Unhappy customers often tweet their gripes—now AT&T is mining those complaints to improve its service.
November 3, 2010

AT&T is eavesdropping on its disgruntled customers via their Twitter messages. The project is an experiment designed to automatically pinpoint where and when people are having problems with their wireless connection. Software developed by AT&T researchers finds complaints about network problems on the social network (which now has 175 million users) and extracts the approximate time the tweet was sent and the location of its sender.

Missed communications: AT&T uses reports from customers to build maps like this one highlighting poor service spots. Data mined from people complaining on Twitter could soon be added to the mix.

More and more firms are turning to Twitter in search of their customers’ voices, but usually they do this to understand how people perceive their brand or to respond to specific consumer problems. AT&T’s project is a novel way to mine the collective mood of the tweetosphere.

When AT&T secured exclusive rights to distribute the iPhone in 2007, the deal proved to be both a blessing and a curse. The much-desired handset brought huge customer growth and brand prestige. But along with that came soaring demand for wireless data that overwhelmed AT&T’s network in places such as New York and San Francisco, leading to dropped calls and sluggish connections.

The company has an automated network monitoring system that can detect connectivity problems, and customers can, of course, call in to report problems. But by mining messages shared on Twitter, AT&T gets extra real-time information and can prioritize fixes, says Jia Wang, a member of the company’s Internet and Systems Networking Research Center. “We are trying to identify three pieces of information: where the customer experienced problems, what type of problem, and when they experienced it,” she says.

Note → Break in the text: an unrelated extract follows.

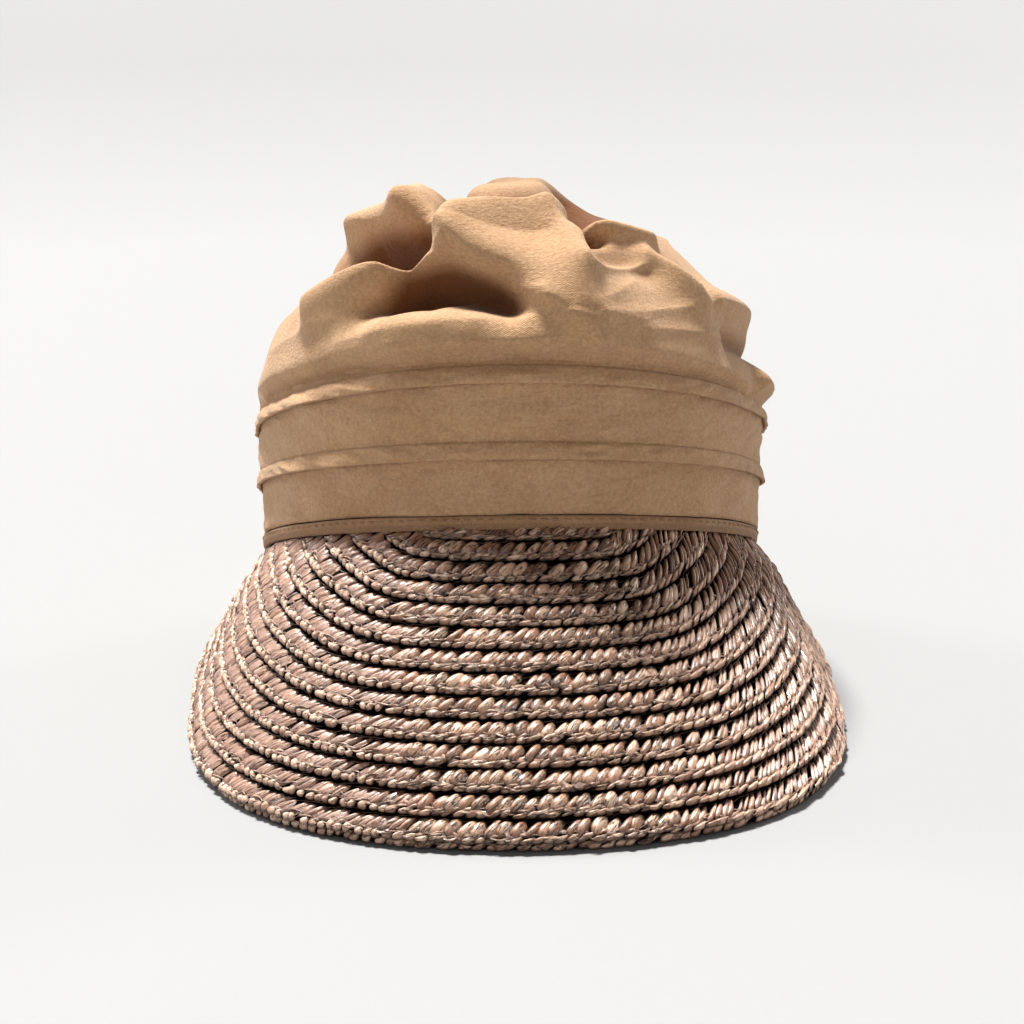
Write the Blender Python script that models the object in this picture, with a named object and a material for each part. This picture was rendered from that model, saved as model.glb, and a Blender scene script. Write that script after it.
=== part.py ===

Wang and colleagues use two levels of filtering to find tweets by frustrated customers, and they do this by tapping into the programming interface tools Twitter makes freely available. A general set of queries pulls in every tweet related to AT&T’s mobile service before a more rigorous set of rules homes in on those relating to service quality, for example messages containing words like “call dropped” or “3G.” This automated method was around 90 percent accurate at identifying genuine complaints, the researchers found.

The company can use the time stamps and location data associated with collected tweets to estimate where and when a person experienced a problem, making it possible to put the records on a map. This information can be compared with system logs and customer service calls. In practice, the technique picked up on issues that wouldn’t otherwise have been reported. It also detected issues earlier—around 20 minutes earlier, on average, than a customer service call came in.

“It tells us what matters to people and what affects how people feel about our network,” says Jennifer Yates, an executive director at AT&T labs who is overseeing research on new ways to manage the firm’s network. Most grumbles on Twitter are about dropped calls, followed by slow Web speeds or lack of service. Users tend to call in only with more serious problems, says Yates.

“We are working on how we can operationalize this research so that it can be used by our network managers alongside our existing monitoring tools,” says Yates. The data will accompany that from an iPhone app, Mark the Spot, that customers are encouraged to use to report problems, she says, which is used to plan network upgrades like new cellphone towers.

Yates adds that in time, users may figure out that AT&T is listening for their tweets, and become more likely to share their experiences. “I hope they would be pleased we are taking an interest,” she says.

Michelle DeHass of Attensity, a company that makes software to track and respond to tweeted complaints, says it is unusual for a company to gauge the performance of its own systems using Twitter. But she also points out that AT&T may need better tools for handling the ambiguity of language used in tweets. “Using a list of keywords is not really enough,” DeHass says. “To find everything, you need to use semantic technology able to do deep parsing and look at families of words and synonyms,” which Attensity’s software has, she adds.

Yates says AT&T has smarter forms of text analysis in the works. “It will help understand the short language in tweets and also match them up with our other sources of data, such as customer service reports,” she says.